PBK was selected as the architect for the new $80 million CTE center. That includes things such as construction, furniture and equipment.

PBK has designed more than 30 CTE centers in Texas.

“They have a lot of experience in this space, so we’re definitely going to design a custom building, but try to take advantage of their their knowledge and experience and (to) help guide us to design a great building,” Merritt said.

The committee recently visited a CTE center in Abilene, known as the LIFT Center.

LIFT stands for Leadership & Innovation in Future Technologies.

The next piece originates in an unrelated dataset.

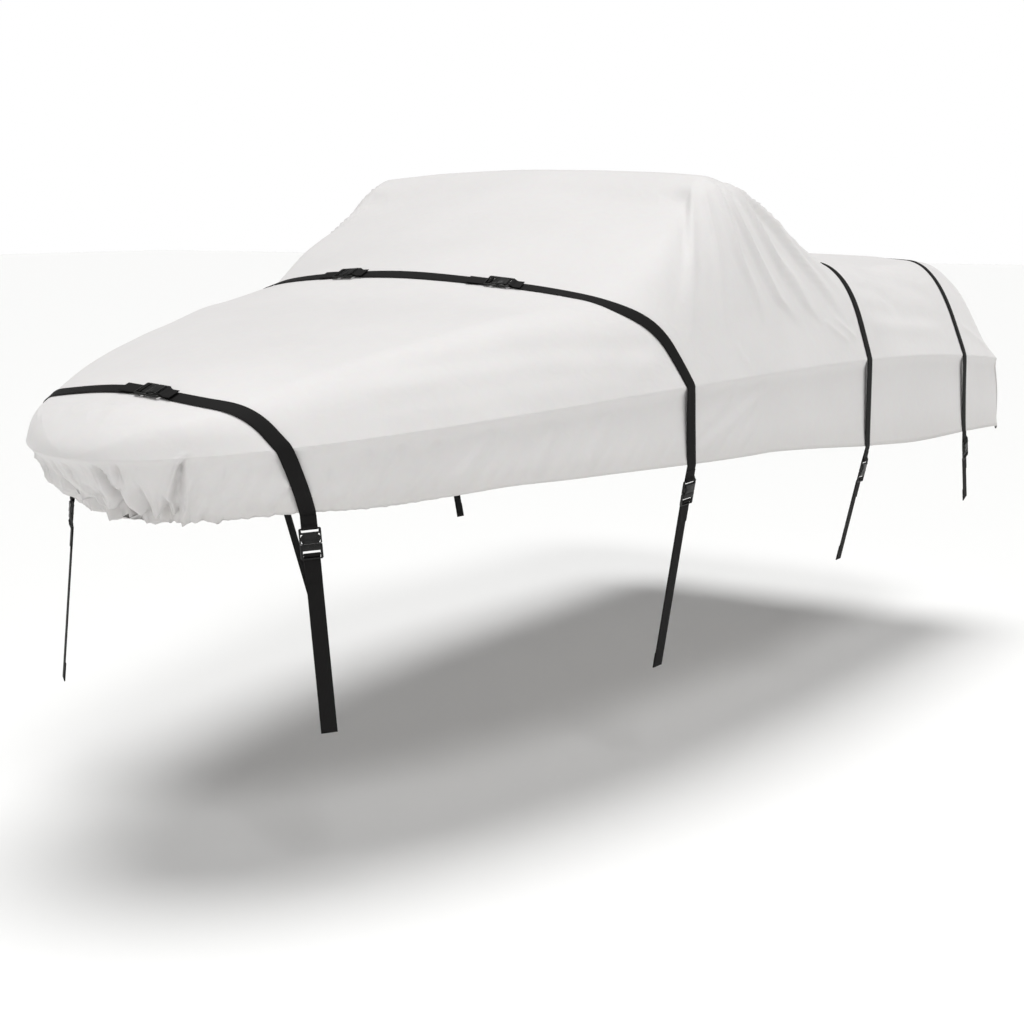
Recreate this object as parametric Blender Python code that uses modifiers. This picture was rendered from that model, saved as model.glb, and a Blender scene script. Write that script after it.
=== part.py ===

“It’s a great building. I think this is their third year to have the building open. It’s a good model for us to follow. We have a lot more students than they do, so it’s something that we’re looking at as we look at the different facilities, like the one Hobbs. Those are good examples for us to look at, but we’re three times bigger than Hobbs and twice as big as Abilene. Thinking about the space that they have and the space that we’re going to need is something we’re working through right now,” he said.

The ECISD facility would be home for 400 high school students with 2,000 students being transported there throughout the day.

“The plan is to continue like we do now where every two periods we bus students to a location. It’s a double-block period,” Merritt said.

The goal is to make the building large enough to provide enough room for everybody so the district doesn’t have to turn kids away.

“That’s the goal. That’s definitely the goal. We’ve done a good job with staffing and setting up additional lab spaces over the last several years. There are some areas that are pretty tight and full and we’re looking to address that with a new building. We’re trying to plan for space while balancing the the budget that we have for the project,” Merritt said.

He added that it will be a joint-use facility with Odessa College.

“But really it’s a community center to where we see companies coming in for career placement events, and really connected industry with education in Odessa. … We’re hoping to make new partners with our neighbors when we move in,” or before they move in, Merritt said.